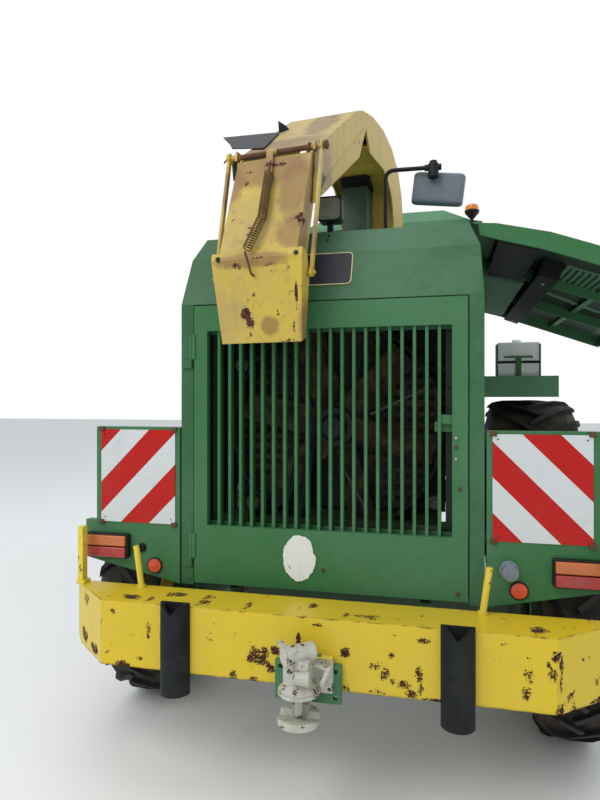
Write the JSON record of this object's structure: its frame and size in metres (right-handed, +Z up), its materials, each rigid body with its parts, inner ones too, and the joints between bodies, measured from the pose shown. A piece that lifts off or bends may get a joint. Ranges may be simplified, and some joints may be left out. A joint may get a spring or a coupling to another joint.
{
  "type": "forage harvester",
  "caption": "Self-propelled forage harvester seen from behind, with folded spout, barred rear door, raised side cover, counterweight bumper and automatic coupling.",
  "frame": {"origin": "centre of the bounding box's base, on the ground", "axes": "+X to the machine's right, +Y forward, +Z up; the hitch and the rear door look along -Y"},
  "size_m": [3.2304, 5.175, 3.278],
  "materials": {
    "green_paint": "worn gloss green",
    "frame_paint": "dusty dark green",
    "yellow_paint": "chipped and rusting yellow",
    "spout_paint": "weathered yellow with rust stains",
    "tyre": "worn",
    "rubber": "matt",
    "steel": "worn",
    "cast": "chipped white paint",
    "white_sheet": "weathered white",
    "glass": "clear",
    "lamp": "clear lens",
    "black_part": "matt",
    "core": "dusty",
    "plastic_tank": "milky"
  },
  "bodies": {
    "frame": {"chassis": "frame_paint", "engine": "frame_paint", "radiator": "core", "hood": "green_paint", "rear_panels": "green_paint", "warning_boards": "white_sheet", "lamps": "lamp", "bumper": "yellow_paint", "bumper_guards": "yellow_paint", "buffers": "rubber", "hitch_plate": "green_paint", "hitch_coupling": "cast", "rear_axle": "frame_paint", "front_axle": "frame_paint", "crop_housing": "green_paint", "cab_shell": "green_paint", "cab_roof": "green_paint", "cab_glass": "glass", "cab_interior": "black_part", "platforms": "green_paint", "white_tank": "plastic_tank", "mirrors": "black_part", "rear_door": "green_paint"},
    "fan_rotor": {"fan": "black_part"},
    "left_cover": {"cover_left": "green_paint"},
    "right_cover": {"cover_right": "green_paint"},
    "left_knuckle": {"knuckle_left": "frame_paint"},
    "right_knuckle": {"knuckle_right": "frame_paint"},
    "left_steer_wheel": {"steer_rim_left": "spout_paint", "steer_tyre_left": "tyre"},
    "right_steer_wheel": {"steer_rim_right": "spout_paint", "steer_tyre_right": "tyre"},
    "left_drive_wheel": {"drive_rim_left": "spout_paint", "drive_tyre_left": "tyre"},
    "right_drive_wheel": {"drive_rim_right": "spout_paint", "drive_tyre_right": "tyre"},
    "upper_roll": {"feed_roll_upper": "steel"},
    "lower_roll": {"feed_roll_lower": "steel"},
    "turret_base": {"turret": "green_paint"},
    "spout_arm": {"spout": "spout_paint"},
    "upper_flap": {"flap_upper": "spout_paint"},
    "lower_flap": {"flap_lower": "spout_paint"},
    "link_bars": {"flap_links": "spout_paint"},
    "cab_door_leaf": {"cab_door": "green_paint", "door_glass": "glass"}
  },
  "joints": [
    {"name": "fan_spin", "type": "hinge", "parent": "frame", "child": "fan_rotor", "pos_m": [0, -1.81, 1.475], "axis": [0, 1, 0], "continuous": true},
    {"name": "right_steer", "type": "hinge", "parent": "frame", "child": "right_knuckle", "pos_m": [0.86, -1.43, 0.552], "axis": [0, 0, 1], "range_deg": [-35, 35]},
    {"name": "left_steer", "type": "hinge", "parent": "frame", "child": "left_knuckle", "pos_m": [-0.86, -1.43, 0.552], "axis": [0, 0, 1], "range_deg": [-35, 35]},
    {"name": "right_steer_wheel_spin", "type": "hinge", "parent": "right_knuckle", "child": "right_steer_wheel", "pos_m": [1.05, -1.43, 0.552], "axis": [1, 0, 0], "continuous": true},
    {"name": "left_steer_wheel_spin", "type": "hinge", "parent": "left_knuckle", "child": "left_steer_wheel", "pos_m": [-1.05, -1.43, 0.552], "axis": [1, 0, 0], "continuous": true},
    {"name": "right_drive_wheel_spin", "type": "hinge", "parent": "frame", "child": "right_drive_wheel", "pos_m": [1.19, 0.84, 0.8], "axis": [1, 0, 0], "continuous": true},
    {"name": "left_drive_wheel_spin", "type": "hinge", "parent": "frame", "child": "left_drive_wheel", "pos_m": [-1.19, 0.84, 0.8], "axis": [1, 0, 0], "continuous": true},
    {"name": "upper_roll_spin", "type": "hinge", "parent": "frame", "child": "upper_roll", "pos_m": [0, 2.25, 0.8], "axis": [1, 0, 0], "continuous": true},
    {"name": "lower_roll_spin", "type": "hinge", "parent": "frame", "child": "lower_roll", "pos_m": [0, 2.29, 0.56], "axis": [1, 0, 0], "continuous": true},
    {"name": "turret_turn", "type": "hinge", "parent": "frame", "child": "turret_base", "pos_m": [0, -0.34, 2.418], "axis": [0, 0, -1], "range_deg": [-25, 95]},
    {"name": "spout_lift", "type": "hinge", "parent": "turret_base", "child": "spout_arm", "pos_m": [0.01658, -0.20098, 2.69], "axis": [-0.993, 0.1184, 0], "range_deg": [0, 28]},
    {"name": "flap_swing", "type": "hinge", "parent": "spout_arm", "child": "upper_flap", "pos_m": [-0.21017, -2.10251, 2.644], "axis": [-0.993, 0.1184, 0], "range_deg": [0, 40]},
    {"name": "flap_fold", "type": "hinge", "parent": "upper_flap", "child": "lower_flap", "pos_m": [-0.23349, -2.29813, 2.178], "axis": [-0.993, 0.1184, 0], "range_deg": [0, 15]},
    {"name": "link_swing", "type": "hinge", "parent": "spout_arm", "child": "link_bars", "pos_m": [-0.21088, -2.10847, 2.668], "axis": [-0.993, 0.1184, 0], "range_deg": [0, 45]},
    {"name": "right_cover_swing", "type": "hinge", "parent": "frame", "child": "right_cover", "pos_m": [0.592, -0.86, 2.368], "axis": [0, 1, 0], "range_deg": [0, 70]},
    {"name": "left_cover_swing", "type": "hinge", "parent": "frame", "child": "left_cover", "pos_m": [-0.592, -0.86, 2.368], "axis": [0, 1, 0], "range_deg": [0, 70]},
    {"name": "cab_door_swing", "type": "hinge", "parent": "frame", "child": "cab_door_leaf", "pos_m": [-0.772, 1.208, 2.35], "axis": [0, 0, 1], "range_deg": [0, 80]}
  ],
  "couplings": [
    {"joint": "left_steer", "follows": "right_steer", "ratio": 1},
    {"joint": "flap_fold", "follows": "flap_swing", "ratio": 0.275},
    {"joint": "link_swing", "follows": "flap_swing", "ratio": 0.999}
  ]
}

▶ [SET TASK]: Make an exact copy of the material above.

▶ [EXPECTED ANSWER]:
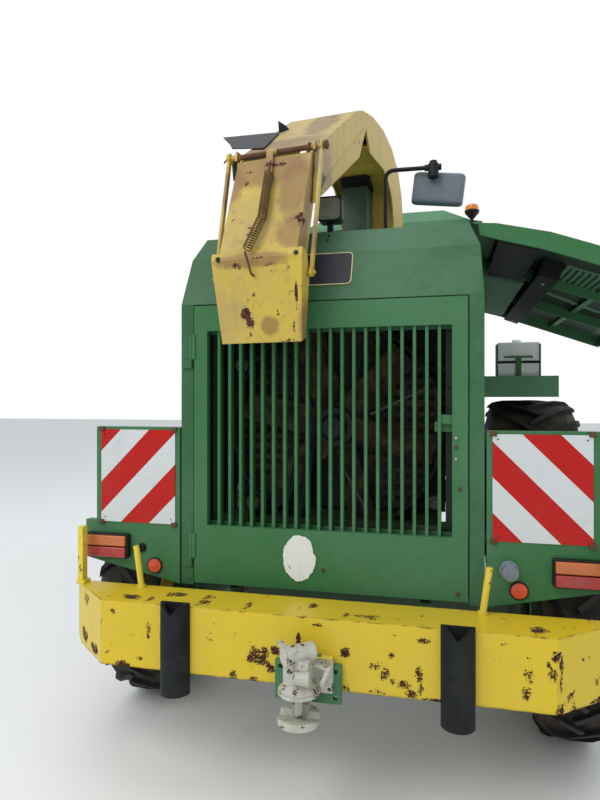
Write the JSON record of this object's structure: its frame and size in metres (right-handed, +Z up), its materials, each rigid body with its parts, inner ones too, and the joints between bodies, measured from the pose shown. A piece that lifts off or bends may get a joint. Ranges may be simplified, and some joints may be left out. A joint may get a spring or a coupling to another joint.
{
  "type": "forage harvester",
  "caption": "Self-propelled forage harvester seen from behind, with folded spout, barred rear door, raised side cover, counterweight bumper and automatic coupling.",
  "frame": {"origin": "centre of the bounding box's base, on the ground", "axes": "+X to the machine's right, +Y forward, +Z up; the hitch and the rear door look along -Y"},
  "size_m": [3.2304, 5.175, 3.278],
  "materials": {
    "green_paint": "worn gloss green",
    "frame_paint": "dusty dark green",
    "yellow_paint": "chipped and rusting yellow",
    "spout_paint": "weathered yellow with rust stains",
    "tyre": "worn",
    "rubber": "matt",
    "steel": "worn",
    "cast": "chipped white paint",
    "white_sheet": "weathered white",
    "glass": "clear",
    "lamp": "clear lens",
    "black_part": "matt",
    "core": "dusty",
    "plastic_tank": "milky"
  },
  "bodies": {
    "frame": {"chassis": "frame_paint", "engine": "frame_paint", "radiator": "core", "hood": "green_paint", "rear_panels": "green_paint", "warning_boards": "white_sheet", "lamps": "lamp", "bumper": "yellow_paint", "bumper_guards": "yellow_paint", "buffers": "rubber", "hitch_plate": "green_paint", "hitch_coupling": "cast", "rear_axle": "frame_paint", "front_axle": "frame_paint", "crop_housing": "green_paint", "cab_shell": "green_paint", "cab_roof": "green_paint", "cab_glass": "glass", "cab_interior": "black_part", "platforms": "green_paint", "white_tank": "plastic_tank", "mirrors": "black_part", "rear_door": "green_paint"},
    "fan_rotor": {"fan": "black_part"},
    "left_cover": {"cover_left": "green_paint"},
    "right_cover": {"cover_right": "green_paint"},
    "left_knuckle": {"knuckle_left": "frame_paint"},
    "right_knuckle": {"knuckle_right": "frame_paint"},
    "left_steer_wheel": {"steer_rim_left": "spout_paint", "steer_tyre_left": "tyre"},
    "right_steer_wheel": {"steer_rim_right": "spout_paint", "steer_tyre_right": "tyre"},
    "left_drive_wheel": {"drive_rim_left": "spout_paint", "drive_tyre_left": "tyre"},
    "right_drive_wheel": {"drive_rim_right": "spout_paint", "drive_tyre_right": "tyre"},
    "upper_roll": {"feed_roll_upper": "steel"},
    "lower_roll": {"feed_roll_lower": "steel"},
    "turret_base": {"turret": "green_paint"},
    "spout_arm": {"spout": "spout_paint"},
    "upper_flap": {"flap_upper": "spout_paint"},
    "lower_flap": {"flap_lower": "spout_paint"},
    "link_bars": {"flap_links": "spout_paint"},
    "cab_door_leaf": {"cab_door": "green_paint", "door_glass": "glass"}
  },
  "joints": [
    {"name": "fan_spin", "type": "hinge", "parent": "frame", "child": "fan_rotor", "pos_m": [0, -1.81, 1.475], "axis": [0, 1, 0], "continuous": true},
    {"name": "right_steer", "type": "hinge", "parent": "frame", "child": "right_knuckle", "pos_m": [0.86, -1.43, 0.552], "axis": [0, 0, 1], "range_deg": [-35, 35]},
    {"name": "left_steer", "type": "hinge", "parent": "frame", "child": "left_knuckle", "pos_m": [-0.86, -1.43, 0.552], "axis": [0, 0, 1], "range_deg": [-35, 35]},
    {"name": "right_steer_wheel_spin", "type": "hinge", "parent": "right_knuckle", "child": "right_steer_wheel", "pos_m": [1.05, -1.43, 0.552], "axis": [1, 0, 0], "continuous": true},
    {"name": "left_steer_wheel_spin", "type": "hinge", "parent": "left_knuckle", "child": "left_steer_wheel", "pos_m": [-1.05, -1.43, 0.552], "axis": [1, 0, 0], "continuous": true},
    {"name": "right_drive_wheel_spin", "type": "hinge", "parent": "frame", "child": "right_drive_wheel", "pos_m": [1.19, 0.84, 0.8], "axis": [1, 0, 0], "continuous": true},
    {"name": "left_drive_wheel_spin", "type": "hinge", "parent": "frame", "child": "left_drive_wheel", "pos_m": [-1.19, 0.84, 0.8], "axis": [1, 0, 0], "continuous": true},
    {"name": "upper_roll_spin", "type": "hinge", "parent": "frame", "child": "upper_roll", "pos_m": [0, 2.25, 0.8], "axis": [1, 0, 0], "continuous": true},
    {"name": "lower_roll_spin", "type": "hinge", "parent": "frame", "child": "lower_roll", "pos_m": [0, 2.29, 0.56], "axis": [1, 0, 0], "continuous": true},
    {"name": "turret_turn", "type": "hinge", "parent": "frame", "child": "turret_base", "pos_m": [0, -0.34, 2.418], "axis": [0, 0, -1], "range_deg": [-25, 95]},
    {"name": "spout_lift", "type": "hinge", "parent": "turret_base", "child": "spout_arm", "pos_m": [0.01658, -0.20098, 2.69], "axis": [-0.993, 0.1184, 0], "range_deg": [0, 28]},
    {"name": "flap_swing", "type": "hinge", "parent": "spout_arm", "child": "upper_flap", "pos_m": [-0.21017, -2.10251, 2.644], "axis": [-0.993, 0.1184, 0], "range_deg": [0, 40]},
    {"name": "flap_fold", "type": "hinge", "parent": "upper_flap", "child": "lower_flap", "pos_m": [-0.23349, -2.29813, 2.178], "axis": [-0.993, 0.1184, 0], "range_deg": [0, 15]},
    {"name": "link_swing", "type": "hinge", "parent": "spout_arm", "child": "link_bars", "pos_m": [-0.21088, -2.10847, 2.668], "axis": [-0.993, 0.1184, 0], "range_deg": [0, 45]},
    {"name": "right_cover_swing", "type": "hinge", "parent": "frame", "child": "right_cover", "pos_m": [0.592, -0.86, 2.368], "axis": [0, 1, 0], "range_deg": [0, 70]},
    {"name": "left_cover_swing", "type": "hinge", "parent": "frame", "child": "left_cover", "pos_m": [-0.592, -0.86, 2.368], "axis": [0, 1, 0], "range_deg": [0, 70]},
    {"name": "cab_door_swing", "type": "hinge", "parent": "frame", "child": "cab_door_leaf", "pos_m": [-0.772, 1.208, 2.35], "axis": [0, 0, 1], "range_deg": [0, 80]}
  ],
  "couplings": [
    {"joint": "left_steer", "follows": "right_steer", "ratio": 1},
    {"joint": "flap_fold", "follows": "flap_swing", "ratio": 0.275},
    {"joint": "link_swing", "follows": "flap_swing", "ratio": 0.999}
  ]
}